> **Written request**: Extract exactly those lines that lie between the start of the material and the line with "SEAL_THICKNESS = 0.0012", including both boundary lines and no others.

> **Material provided**:
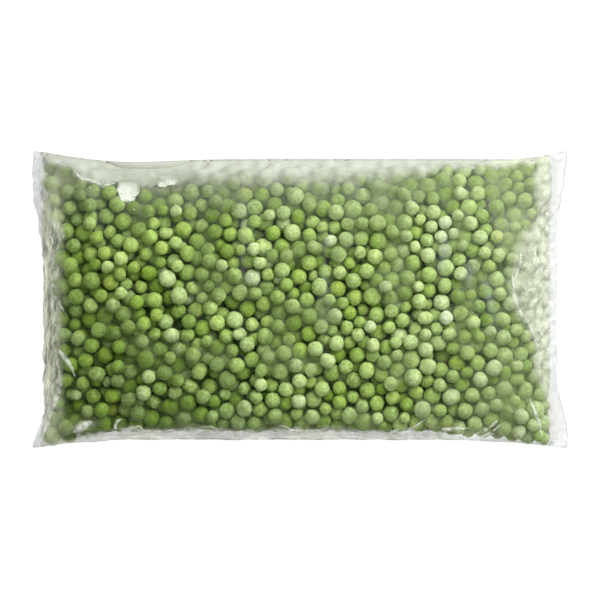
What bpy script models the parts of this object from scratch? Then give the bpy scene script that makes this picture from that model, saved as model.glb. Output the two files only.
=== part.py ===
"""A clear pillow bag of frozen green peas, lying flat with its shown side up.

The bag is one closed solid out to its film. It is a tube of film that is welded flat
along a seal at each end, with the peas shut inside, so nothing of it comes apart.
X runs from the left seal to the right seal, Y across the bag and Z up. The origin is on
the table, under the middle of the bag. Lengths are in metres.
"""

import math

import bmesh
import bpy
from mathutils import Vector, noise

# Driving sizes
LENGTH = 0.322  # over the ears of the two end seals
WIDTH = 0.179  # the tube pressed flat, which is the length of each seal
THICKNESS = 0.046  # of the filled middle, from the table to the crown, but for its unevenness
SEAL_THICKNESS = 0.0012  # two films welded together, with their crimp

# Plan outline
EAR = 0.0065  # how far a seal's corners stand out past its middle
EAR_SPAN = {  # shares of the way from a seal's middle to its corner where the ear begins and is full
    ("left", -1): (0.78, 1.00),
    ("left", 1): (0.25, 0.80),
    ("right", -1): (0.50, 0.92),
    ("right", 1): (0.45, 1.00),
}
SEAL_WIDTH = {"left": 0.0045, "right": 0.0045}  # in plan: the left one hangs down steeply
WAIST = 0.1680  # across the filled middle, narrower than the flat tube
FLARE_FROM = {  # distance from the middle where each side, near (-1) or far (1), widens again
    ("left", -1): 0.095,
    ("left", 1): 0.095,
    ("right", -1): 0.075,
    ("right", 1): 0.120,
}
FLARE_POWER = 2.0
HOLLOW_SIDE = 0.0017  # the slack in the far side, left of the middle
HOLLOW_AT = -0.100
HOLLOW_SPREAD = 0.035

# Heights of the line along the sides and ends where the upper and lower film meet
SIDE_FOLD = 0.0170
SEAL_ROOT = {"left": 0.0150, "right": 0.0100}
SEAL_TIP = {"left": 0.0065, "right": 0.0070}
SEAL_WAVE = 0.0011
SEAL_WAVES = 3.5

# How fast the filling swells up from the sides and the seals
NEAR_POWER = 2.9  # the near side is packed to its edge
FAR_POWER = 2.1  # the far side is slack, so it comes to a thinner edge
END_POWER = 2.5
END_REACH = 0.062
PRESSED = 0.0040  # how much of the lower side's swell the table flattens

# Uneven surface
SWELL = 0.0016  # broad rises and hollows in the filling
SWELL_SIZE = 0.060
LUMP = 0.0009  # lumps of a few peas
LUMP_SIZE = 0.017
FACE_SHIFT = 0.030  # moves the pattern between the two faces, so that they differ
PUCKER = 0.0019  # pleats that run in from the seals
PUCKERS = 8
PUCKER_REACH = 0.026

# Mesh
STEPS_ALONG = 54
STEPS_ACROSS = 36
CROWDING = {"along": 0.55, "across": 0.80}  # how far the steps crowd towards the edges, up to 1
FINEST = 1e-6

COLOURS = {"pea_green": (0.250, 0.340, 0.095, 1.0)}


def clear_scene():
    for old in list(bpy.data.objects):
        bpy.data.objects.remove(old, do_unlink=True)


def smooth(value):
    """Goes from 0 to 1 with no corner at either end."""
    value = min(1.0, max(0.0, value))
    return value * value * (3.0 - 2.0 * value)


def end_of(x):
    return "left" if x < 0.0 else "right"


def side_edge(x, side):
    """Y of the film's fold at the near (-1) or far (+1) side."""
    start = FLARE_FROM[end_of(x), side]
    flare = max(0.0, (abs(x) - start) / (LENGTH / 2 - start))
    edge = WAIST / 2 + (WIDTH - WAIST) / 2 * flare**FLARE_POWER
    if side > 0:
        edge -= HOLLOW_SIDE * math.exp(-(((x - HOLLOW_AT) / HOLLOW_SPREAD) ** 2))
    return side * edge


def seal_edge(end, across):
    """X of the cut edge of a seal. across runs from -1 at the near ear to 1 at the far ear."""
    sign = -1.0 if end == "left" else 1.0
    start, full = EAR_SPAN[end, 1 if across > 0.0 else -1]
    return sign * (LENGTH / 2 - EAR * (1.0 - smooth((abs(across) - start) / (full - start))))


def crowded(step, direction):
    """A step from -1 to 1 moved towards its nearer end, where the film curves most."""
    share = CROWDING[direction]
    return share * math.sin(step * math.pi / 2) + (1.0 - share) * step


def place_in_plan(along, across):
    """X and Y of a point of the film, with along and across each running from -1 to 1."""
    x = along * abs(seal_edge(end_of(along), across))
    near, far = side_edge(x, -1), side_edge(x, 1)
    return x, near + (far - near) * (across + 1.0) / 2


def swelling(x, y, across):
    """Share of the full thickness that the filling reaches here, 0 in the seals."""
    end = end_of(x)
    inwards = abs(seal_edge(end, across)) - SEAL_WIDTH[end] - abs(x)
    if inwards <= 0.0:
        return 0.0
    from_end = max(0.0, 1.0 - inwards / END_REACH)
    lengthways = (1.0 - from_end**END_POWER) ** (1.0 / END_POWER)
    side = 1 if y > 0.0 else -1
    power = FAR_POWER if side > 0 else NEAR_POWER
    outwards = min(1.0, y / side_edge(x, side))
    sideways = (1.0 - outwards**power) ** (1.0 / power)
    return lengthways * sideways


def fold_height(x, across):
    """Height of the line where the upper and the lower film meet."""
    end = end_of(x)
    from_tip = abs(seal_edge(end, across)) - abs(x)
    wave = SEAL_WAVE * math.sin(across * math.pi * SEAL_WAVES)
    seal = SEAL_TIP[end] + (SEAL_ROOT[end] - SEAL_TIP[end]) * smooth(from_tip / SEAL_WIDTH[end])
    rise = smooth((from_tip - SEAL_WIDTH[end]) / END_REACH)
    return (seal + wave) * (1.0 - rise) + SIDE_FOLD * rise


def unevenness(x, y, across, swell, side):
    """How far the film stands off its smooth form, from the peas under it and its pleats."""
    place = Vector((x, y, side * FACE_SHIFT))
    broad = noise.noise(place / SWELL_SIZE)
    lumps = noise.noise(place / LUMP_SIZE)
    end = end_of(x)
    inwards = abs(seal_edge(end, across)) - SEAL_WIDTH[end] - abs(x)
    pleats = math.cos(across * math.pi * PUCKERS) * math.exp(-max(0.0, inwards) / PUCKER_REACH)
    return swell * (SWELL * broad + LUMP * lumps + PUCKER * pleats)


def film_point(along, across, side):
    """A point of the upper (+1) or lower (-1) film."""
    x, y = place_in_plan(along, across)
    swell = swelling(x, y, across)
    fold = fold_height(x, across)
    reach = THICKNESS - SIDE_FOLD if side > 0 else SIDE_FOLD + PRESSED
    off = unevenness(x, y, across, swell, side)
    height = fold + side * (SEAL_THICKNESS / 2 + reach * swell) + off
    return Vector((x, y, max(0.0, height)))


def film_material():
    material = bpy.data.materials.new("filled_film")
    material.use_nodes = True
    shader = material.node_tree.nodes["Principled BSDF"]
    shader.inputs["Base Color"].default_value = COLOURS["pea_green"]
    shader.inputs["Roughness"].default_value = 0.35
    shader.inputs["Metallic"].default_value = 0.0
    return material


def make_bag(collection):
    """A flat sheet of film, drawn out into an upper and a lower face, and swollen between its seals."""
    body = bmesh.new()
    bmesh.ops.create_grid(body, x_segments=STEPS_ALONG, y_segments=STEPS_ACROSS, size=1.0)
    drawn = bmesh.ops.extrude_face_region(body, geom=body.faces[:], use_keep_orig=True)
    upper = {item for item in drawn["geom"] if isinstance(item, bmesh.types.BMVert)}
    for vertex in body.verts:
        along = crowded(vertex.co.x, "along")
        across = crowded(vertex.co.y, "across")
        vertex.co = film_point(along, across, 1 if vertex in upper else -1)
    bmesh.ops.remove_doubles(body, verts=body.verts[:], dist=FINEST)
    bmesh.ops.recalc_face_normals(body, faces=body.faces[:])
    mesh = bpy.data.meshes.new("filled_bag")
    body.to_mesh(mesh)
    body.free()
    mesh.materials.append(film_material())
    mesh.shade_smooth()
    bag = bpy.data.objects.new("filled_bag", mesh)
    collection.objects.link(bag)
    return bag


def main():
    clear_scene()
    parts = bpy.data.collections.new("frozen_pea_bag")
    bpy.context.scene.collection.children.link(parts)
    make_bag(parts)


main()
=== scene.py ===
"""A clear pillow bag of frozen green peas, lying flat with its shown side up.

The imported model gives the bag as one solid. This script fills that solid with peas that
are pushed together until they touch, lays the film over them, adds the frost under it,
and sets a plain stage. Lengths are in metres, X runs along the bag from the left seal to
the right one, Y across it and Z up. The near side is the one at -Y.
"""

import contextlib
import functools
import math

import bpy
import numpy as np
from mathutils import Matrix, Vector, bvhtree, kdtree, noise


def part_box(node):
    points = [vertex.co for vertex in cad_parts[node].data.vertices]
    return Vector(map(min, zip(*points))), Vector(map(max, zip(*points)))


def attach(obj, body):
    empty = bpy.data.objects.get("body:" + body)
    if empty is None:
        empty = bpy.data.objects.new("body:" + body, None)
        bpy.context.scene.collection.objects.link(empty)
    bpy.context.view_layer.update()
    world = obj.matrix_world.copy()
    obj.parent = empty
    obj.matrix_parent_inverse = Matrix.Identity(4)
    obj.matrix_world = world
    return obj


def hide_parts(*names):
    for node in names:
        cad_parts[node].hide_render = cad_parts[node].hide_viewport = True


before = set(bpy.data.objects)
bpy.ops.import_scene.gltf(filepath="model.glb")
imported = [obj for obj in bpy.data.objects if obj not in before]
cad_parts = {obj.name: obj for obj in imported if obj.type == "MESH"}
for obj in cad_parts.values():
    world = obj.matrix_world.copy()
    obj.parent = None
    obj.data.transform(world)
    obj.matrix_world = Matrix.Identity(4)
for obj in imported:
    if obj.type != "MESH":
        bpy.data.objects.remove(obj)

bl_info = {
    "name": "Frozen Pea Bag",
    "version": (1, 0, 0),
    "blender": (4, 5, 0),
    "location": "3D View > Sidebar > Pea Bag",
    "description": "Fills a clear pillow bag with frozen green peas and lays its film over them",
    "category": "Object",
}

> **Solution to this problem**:
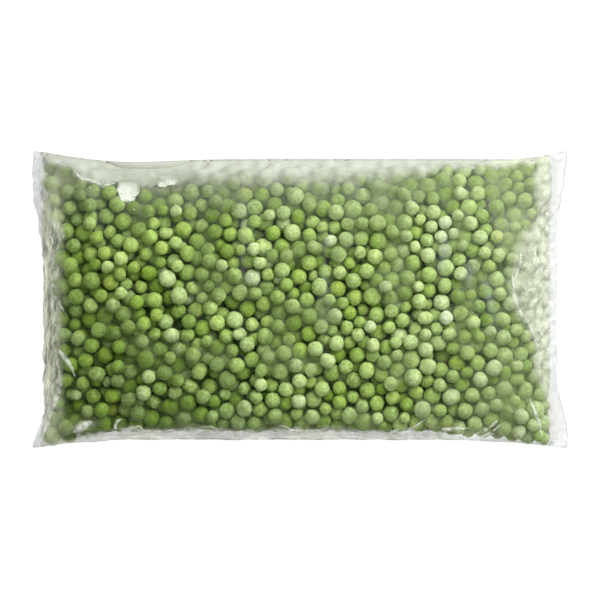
What bpy script models the parts of this object from scratch? Then give the bpy scene script that makes this picture from that model, saved as model.glb. Output the two files only.
=== part.py ===
"""A clear pillow bag of frozen green peas, lying flat with its shown side up.

The bag is one closed solid out to its film. It is a tube of film that is welded flat
along a seal at each end, with the peas shut inside, so nothing of it comes apart.
X runs from the left seal to the right seal, Y across the bag and Z up. The origin is on
the table, under the middle of the bag. Lengths are in metres.
"""

import math

import bmesh
import bpy
from mathutils import Vector, noise

# Driving sizes
LENGTH = 0.322  # over the ears of the two end seals
WIDTH = 0.179  # the tube pressed flat, which is the length of each seal
THICKNESS = 0.046  # of the filled middle, from the table to the crown, but for its unevenness
SEAL_THICKNESS = 0.0012  # two films welded together, with their crimp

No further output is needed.